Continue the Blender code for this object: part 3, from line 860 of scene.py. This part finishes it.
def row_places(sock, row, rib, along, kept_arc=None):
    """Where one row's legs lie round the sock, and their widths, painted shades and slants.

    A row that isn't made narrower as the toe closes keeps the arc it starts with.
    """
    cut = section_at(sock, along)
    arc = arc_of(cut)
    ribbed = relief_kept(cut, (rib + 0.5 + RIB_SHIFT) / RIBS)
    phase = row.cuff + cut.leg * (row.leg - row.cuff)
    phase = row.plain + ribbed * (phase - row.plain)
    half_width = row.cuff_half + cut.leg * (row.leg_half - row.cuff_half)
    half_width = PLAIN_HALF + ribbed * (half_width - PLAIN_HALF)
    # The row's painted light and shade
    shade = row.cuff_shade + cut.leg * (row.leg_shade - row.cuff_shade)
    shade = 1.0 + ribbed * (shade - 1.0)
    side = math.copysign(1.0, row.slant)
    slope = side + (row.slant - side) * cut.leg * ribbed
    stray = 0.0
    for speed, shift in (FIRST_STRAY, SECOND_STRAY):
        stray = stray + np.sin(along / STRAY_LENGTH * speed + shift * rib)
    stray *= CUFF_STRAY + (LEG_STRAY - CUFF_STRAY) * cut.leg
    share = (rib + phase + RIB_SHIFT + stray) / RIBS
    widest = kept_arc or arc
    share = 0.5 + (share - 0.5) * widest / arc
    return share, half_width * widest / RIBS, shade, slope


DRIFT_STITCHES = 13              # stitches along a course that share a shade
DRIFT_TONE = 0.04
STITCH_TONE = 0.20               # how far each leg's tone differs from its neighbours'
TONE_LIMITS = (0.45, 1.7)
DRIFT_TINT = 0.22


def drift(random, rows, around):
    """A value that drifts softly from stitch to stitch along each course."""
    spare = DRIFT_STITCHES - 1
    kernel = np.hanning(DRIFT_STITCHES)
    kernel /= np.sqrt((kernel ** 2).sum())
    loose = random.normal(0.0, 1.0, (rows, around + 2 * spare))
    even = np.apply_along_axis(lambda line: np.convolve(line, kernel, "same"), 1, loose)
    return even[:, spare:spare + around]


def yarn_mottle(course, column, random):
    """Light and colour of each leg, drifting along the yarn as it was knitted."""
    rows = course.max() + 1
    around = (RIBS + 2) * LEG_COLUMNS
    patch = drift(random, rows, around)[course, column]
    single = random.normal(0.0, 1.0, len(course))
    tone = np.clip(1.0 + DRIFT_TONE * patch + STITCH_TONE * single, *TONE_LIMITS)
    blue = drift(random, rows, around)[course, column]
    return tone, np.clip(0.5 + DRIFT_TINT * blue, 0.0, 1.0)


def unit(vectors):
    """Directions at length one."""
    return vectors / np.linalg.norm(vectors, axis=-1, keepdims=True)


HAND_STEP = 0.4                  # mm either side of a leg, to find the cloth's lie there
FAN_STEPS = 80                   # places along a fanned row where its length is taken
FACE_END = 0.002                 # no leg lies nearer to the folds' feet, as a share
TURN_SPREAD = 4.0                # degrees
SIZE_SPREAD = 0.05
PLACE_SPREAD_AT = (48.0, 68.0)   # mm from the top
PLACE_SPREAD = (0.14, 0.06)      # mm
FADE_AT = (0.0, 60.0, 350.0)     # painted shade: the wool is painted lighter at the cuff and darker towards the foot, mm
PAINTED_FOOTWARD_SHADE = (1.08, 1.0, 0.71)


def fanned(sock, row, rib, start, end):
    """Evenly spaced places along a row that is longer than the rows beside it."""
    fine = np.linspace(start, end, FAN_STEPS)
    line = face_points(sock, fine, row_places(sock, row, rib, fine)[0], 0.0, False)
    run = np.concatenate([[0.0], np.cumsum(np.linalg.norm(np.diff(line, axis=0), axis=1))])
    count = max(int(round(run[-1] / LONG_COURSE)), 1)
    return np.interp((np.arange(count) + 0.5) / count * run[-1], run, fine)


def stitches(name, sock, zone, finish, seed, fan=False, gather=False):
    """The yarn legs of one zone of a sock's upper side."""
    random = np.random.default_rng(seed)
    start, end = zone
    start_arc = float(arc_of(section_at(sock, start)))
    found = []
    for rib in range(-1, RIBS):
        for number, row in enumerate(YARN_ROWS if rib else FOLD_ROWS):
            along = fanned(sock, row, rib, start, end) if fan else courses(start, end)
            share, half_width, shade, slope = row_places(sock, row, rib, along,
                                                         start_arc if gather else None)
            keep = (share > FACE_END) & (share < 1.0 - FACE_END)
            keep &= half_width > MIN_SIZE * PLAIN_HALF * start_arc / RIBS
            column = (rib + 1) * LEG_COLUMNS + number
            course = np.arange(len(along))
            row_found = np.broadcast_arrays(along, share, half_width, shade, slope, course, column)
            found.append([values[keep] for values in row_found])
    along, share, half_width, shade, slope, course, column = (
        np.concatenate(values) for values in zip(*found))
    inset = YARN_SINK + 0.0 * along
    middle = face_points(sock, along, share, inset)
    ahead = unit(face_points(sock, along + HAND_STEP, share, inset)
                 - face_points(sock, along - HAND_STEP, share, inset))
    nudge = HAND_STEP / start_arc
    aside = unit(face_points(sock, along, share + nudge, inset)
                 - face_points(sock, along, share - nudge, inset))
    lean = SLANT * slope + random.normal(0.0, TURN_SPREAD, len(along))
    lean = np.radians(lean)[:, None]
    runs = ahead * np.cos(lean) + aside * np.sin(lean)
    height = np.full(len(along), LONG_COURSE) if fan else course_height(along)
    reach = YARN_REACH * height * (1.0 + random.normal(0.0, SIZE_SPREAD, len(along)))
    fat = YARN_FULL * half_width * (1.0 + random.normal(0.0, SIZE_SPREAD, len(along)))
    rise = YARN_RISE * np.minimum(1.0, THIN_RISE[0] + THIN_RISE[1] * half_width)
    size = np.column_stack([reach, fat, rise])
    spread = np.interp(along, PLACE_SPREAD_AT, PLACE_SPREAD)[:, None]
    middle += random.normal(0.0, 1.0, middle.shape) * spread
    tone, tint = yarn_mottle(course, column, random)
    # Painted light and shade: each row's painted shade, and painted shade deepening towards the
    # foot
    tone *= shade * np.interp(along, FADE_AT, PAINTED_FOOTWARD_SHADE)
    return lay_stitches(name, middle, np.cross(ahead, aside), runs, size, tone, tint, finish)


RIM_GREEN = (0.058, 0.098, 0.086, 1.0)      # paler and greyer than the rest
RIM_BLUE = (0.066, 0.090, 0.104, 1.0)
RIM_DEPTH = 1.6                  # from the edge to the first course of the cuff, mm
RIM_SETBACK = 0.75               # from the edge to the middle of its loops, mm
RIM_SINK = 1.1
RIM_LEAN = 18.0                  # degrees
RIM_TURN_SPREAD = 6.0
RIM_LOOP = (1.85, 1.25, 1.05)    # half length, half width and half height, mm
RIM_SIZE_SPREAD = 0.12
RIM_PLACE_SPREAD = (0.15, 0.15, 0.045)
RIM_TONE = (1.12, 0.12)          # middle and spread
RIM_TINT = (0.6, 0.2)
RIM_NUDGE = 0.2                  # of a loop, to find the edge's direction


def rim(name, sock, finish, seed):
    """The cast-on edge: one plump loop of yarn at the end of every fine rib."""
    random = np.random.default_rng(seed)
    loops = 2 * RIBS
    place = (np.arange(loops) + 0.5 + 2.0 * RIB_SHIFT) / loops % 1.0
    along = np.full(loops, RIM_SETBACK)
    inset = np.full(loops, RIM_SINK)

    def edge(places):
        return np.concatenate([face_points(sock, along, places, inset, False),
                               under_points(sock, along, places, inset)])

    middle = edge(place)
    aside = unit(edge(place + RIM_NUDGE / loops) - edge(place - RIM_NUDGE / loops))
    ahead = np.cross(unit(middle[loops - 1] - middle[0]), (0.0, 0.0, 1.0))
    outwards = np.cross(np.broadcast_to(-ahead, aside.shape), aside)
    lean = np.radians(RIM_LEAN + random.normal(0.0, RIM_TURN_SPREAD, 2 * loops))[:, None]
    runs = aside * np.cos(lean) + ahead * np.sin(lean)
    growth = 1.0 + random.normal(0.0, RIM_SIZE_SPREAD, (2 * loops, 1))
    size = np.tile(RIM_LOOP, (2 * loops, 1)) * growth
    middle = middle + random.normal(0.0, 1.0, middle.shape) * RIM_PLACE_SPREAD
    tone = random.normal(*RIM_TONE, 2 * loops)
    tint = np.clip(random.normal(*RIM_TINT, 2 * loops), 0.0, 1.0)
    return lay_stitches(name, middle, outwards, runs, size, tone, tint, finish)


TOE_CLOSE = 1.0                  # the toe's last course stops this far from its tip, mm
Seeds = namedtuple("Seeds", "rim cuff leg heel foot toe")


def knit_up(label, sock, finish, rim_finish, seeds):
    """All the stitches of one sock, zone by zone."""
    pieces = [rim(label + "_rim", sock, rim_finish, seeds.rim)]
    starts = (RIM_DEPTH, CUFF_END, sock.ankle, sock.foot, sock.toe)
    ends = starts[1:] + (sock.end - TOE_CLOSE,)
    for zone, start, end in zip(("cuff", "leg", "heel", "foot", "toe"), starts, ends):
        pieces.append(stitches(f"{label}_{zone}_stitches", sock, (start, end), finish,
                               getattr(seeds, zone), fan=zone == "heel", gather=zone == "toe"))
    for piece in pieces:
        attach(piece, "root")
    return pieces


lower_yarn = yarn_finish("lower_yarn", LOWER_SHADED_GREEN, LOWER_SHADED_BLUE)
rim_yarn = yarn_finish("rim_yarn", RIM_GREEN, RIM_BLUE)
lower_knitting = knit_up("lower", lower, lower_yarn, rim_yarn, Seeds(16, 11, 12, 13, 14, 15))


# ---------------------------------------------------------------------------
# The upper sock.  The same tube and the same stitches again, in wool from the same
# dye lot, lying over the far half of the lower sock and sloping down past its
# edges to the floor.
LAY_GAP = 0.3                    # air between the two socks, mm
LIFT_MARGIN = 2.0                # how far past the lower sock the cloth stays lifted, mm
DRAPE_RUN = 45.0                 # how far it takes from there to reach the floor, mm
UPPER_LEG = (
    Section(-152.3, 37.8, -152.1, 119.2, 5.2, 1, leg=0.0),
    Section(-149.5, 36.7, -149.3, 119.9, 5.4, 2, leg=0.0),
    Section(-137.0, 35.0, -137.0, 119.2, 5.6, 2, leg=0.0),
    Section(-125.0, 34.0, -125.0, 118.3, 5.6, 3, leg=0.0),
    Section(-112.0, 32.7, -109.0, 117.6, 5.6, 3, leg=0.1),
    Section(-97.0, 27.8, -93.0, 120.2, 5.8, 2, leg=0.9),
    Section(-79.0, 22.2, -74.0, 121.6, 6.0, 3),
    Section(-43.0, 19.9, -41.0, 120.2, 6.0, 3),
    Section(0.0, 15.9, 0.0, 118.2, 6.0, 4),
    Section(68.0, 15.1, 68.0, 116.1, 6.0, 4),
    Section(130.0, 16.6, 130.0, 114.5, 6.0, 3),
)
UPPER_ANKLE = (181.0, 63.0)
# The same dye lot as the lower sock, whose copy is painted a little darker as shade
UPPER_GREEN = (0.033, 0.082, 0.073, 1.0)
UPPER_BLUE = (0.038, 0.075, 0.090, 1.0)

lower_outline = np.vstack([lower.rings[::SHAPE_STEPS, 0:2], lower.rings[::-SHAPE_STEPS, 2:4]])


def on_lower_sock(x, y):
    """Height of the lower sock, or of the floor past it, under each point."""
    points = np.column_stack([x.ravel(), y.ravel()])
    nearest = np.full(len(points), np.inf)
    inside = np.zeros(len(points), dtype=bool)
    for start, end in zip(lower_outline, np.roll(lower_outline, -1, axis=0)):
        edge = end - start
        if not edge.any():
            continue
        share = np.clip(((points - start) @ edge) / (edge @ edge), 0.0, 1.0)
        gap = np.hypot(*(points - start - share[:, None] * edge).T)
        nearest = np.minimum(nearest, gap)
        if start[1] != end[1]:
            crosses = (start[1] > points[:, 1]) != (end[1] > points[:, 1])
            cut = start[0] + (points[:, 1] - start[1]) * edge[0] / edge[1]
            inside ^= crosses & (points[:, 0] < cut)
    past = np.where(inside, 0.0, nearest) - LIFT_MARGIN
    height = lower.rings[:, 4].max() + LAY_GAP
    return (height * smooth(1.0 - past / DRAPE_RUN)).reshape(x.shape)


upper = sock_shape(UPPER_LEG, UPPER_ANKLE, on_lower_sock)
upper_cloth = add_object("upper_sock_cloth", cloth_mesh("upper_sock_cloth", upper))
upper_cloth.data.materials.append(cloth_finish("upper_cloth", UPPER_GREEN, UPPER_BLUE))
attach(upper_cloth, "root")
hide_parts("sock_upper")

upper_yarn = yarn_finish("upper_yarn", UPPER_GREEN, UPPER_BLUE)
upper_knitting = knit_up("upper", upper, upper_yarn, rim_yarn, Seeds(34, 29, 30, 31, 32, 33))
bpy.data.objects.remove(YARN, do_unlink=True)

────────

REQUIRED WORK: Each line from the top of the material above through the line with "DRIFT_TINT = 0.22" must be echoed exactly, and no other line.

THE RESULT:
Continue the Blender code for this object: part 3, from line 860 of scene.py. This part finishes it.
def row_places(sock, row, rib, along, kept_arc=None):
    """Where one row's legs lie round the sock, and their widths, painted shades and slants.

    A row that isn't made narrower as the toe closes keeps the arc it starts with.
    """
    cut = section_at(sock, along)
    arc = arc_of(cut)
    ribbed = relief_kept(cut, (rib + 0.5 + RIB_SHIFT) / RIBS)
    phase = row.cuff + cut.leg * (row.leg - row.cuff)
    phase = row.plain + ribbed * (phase - row.plain)
    half_width = row.cuff_half + cut.leg * (row.leg_half - row.cuff_half)
    half_width = PLAIN_HALF + ribbed * (half_width - PLAIN_HALF)
    # The row's painted light and shade
    shade = row.cuff_shade + cut.leg * (row.leg_shade - row.cuff_shade)
    shade = 1.0 + ribbed * (shade - 1.0)
    side = math.copysign(1.0, row.slant)
    slope = side + (row.slant - side) * cut.leg * ribbed
    stray = 0.0
    for speed, shift in (FIRST_STRAY, SECOND_STRAY):
        stray = stray + np.sin(along / STRAY_LENGTH * speed + shift * rib)
    stray *= CUFF_STRAY + (LEG_STRAY - CUFF_STRAY) * cut.leg
    share = (rib + phase + RIB_SHIFT + stray) / RIBS
    widest = kept_arc or arc
    share = 0.5 + (share - 0.5) * widest / arc
    return share, half_width * widest / RIBS, shade, slope


DRIFT_STITCHES = 13              # stitches along a course that share a shade
DRIFT_TONE = 0.04
STITCH_TONE = 0.20               # how far each leg's tone differs from its neighbours'
TONE_LIMITS = (0.45, 1.7)
DRIFT_TINT = 0.22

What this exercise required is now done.